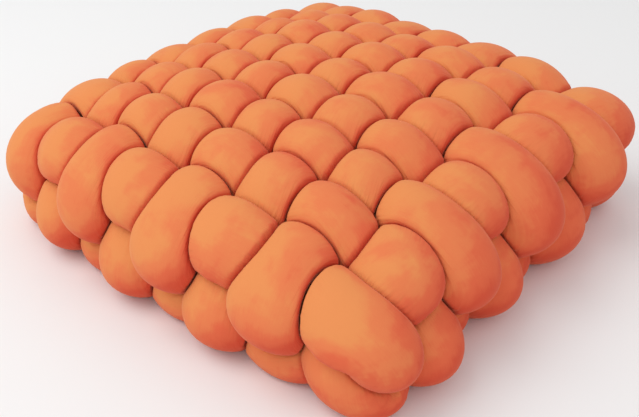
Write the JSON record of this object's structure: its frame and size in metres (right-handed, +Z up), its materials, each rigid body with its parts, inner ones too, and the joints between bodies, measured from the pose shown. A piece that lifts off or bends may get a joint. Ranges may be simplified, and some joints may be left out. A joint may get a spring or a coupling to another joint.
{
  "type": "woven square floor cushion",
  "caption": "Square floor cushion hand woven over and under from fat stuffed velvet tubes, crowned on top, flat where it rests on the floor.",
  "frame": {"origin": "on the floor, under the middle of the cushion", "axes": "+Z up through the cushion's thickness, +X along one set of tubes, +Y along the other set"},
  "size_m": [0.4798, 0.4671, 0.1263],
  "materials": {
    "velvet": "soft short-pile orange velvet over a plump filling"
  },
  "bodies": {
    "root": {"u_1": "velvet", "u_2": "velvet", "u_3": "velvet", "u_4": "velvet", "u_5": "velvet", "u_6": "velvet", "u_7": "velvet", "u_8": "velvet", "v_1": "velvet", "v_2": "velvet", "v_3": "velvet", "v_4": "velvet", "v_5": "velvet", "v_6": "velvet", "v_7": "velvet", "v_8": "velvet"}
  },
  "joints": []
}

* [GIVEN REQUEST]:
Your task is to output all of the data above word for word.

* [FINAL RESULT]:
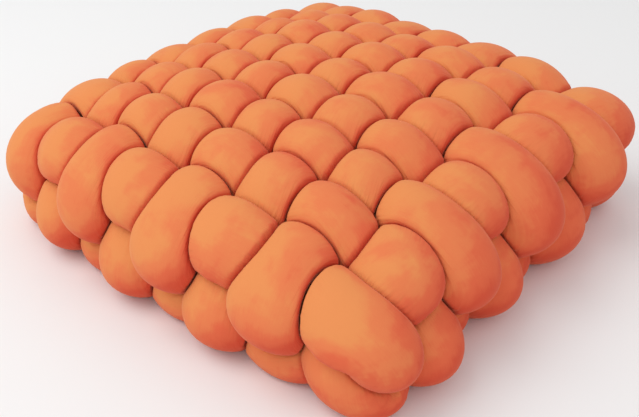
Write the JSON record of this object's structure: its frame and size in metres (right-handed, +Z up), its materials, each rigid body with its parts, inner ones too, and the joints between bodies, measured from the pose shown. A piece that lifts off or bends may get a joint. Ranges may be simplified, and some joints may be left out. A joint may get a spring or a coupling to another joint.
{
  "type": "woven square floor cushion",
  "caption": "Square floor cushion hand woven over and under from fat stuffed velvet tubes, crowned on top, flat where it rests on the floor.",
  "frame": {"origin": "on the floor, under the middle of the cushion", "axes": "+Z up through the cushion's thickness, +X along one set of tubes, +Y along the other set"},
  "size_m": [0.4798, 0.4671, 0.1263],
  "materials": {
    "velvet": "soft short-pile orange velvet over a plump filling"
  },
  "bodies": {
    "root": {"u_1": "velvet", "u_2": "velvet", "u_3": "velvet", "u_4": "velvet", "u_5": "velvet", "u_6": "velvet", "u_7": "velvet", "u_8": "velvet", "v_1": "velvet", "v_2": "velvet", "v_3": "velvet", "v_4": "velvet", "v_5": "velvet", "v_6": "velvet", "v_7": "velvet", "v_8": "velvet"}
  },
  "joints": []
}